Government responsibilities
4.97The AHRC stated that the Australian government has a moral and legal obligation to uphold children and young people’s human rights, by virtue of its international commitments: ‘theAustralian Government, by agreeing to international human rights treaties, is both empowered and obliged to play a key role in ensuring child rights are protected’.
4.98The Law Council’s Mr McIntyre SC advised that ‘jurisdictions need to work together to implement Australia’s international law obligations’. He noted that, when these obligations are not recognised, the Commonwealth must do more to ensure national compliance:
[The states and territories] don't seem to understand their obligations, and the Commonwealth has an obligation to deal with that. Ultimately, the Commonwealth has constitutional power, effectively under its external affairs power, to override the way in which the states and territories are dealing with these matters. Having signed up to the Convention on the Rights of the Child and the other international conventions on civil and political rights, the Commonwealth has an obligation to ensure that those conventions are complied with. It's not popular for the Commonwealth to intervene in the states and territories. So, obviously, in a diplomatic way, in a federal structure, you would start, I suppose, by attempting to encourage and educate the states and territories about the obligations which the Commonwealth has and which they, as part of the Commonwealth, have. Ifeducation fails, then you do have legislative options.
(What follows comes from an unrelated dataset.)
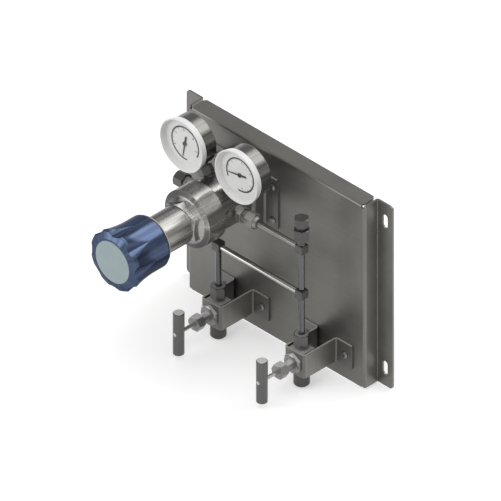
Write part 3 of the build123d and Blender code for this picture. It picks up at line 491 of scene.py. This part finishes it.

4.99Jumbunna representative, Dr James Beaufils, agreed that ‘if the states aren't complying then, yes, the federal government should exert any influence it can to ensure the states and territories are complying with their human rights responsibilities’.
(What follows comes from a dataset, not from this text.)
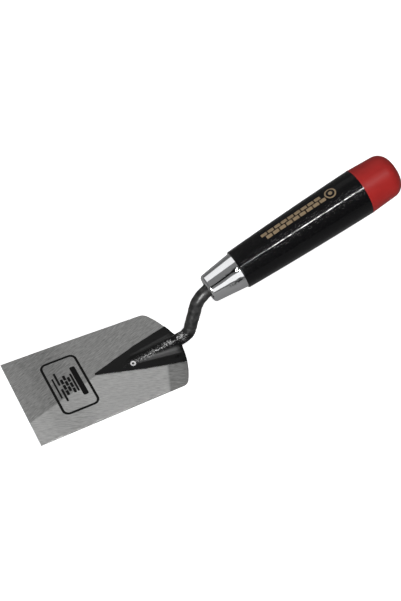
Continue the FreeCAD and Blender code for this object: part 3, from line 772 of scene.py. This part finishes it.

4.100As noted earlier in this interim report—and as advocated by the National Children’s Commissioner (paragraph 1.23)—stakeholders supported Australian governments transforming their child justice system to adopt a human rights or child rights-based approach.
4.101The Human Rights Law Centre and Change the Record submitted, for example:
Governments across the country have consistently invested in police and prisons over public housing, support services and community-based, self-determined alternatives to criminalisation and incarceration. Successive failures by governments to pursue evidence-based reform in favour of ‘tough on crime’ politics has caused immense harm to First Nations children and communities in particular. Rather than punishing and caging children, Australia must comply with its international obligations by ensuring that all children and their families have the care and support needed to heal and eventually thrive.
4.102In the context of multiple reviews and inquiries over several decades, stakeholders questioned Australian governments’ lack of remedial action, defensive responses, and, in some instances, regressive policies and legislation (such as in Western Australia, the Northern Territory, New South Wales and Queensland).
4.103Submitters particularly referenced a response from the UN Committee on the Rights of the Child to Australia’s most recent implementation report (CRC/C/AUS/5-6), which articulated multiple concerns with Australia’s child justice system.
4.104SNAICC stated that, like Australian reviews and inquiries, the UN Committee on the Rights of the Child has presented a considered and targeted set of reforms that have not gained any traction in the past five years:
The Committee’s recommendations respond directly to breaches of Australian children’s rights in child justice systems. They therefore represent a considered and targeted set of reforms which all Australian governments can and should undertake.
Responsibilities within the federal system
4.105The AGD submitted that Australia’s international treaty obligations are implemented by Australian governments through a range of laws, policies and programs. The department summarised its view on the compliance aspect, asfollows:
Australia considers recommendations made by the UN committees and responds to those recommendations in good faith through treaty reporting processes. Recommendations are disseminated to jurisdictions for consideration and implementation as appropriate.
4.106The Law Council submitted that, from a human rights perspective, the constitutional division of responsibilities enables ‘blame-shifting and disclaiming of obligation at both the state/territory and federal (Commonwealth) levels of government’. It continued:
The issue of state and territory responsibility for the fulfilment of international obligations incurred by federal Government treaty action is a vexed one. Under international law, the international responsibility for giving effect to the provisions of a treaty lies with the Commonwealth. Atthe same time, the acts or omissions of the states and territories in areas where they exercise legislative or executive power as a result of the constitutional allocation of power or as a result of political agreement and practice, are attributable to the Commonwealth (Australia) on the international level. Thus, the Commonwealth government may be found to have violated its international obligations as a result of state or territory actions that the Commonwealth is effectively unable to override for constitutional reasons or because of the agreed allocation of roles under the federal system. Thus, the Commonwealth may be hamstrung in ensuring obligations are implemented.
4.107Nevertheless, Ms Nerita Waight, Deputy Chair of NATSILS, said ‘we should see the Commonwealth compel states and territories to act in accordance with Australia's international obligations and introduce consequences for states who actively breach international obligations’.
4.108The Disability Discrimination Commissioner, Ms Rosemary Kayess, agreed, noting that all Australian governments have agreed to the ratification and implementation of international instruments through the Council of Treaties:
There is a mechanism that is established through Prime Minister and Cabinet that brings together each of the states. Each of the states contribute to the briefs that go to the negotiations that the United Nations…The council of treaties is held up as the mechanism that ensures federalism works in Australia for our international obligations. When I'm sitting in Geneva and I have a federal state—say Germany—in front of me, Germany [is] as federated as we are and yet I can have a far less frustrating conversation with them because they have human rights protections within their domestic laws. We don't have that element, and that is the missing element to hold states accountable to domestic standards and international leadership in human rights. It begs the question: why does the council of treaties exist if it isn't a place where the states agree and are held to those agreements for the international standards that we hold?
4.109AGD’s Ms Anne Sheehan, First Assistant Secretary, International Law and Human Rights Division, confirmed that, while the Commonwealth enters into treaties, that commitment is binding on all Australian governments:
It's the Commonwealth that enters into treaties as the level of government that has responsibility for our foreign relations, but those commitments bind all levels of government, so it's not just the Commonwealth that's taking those obligations on. The Commonwealth, states and territories all have those obligations. Those states and territories have a responsibility to comply with international law in the passage of their legislation and in respect of their policies.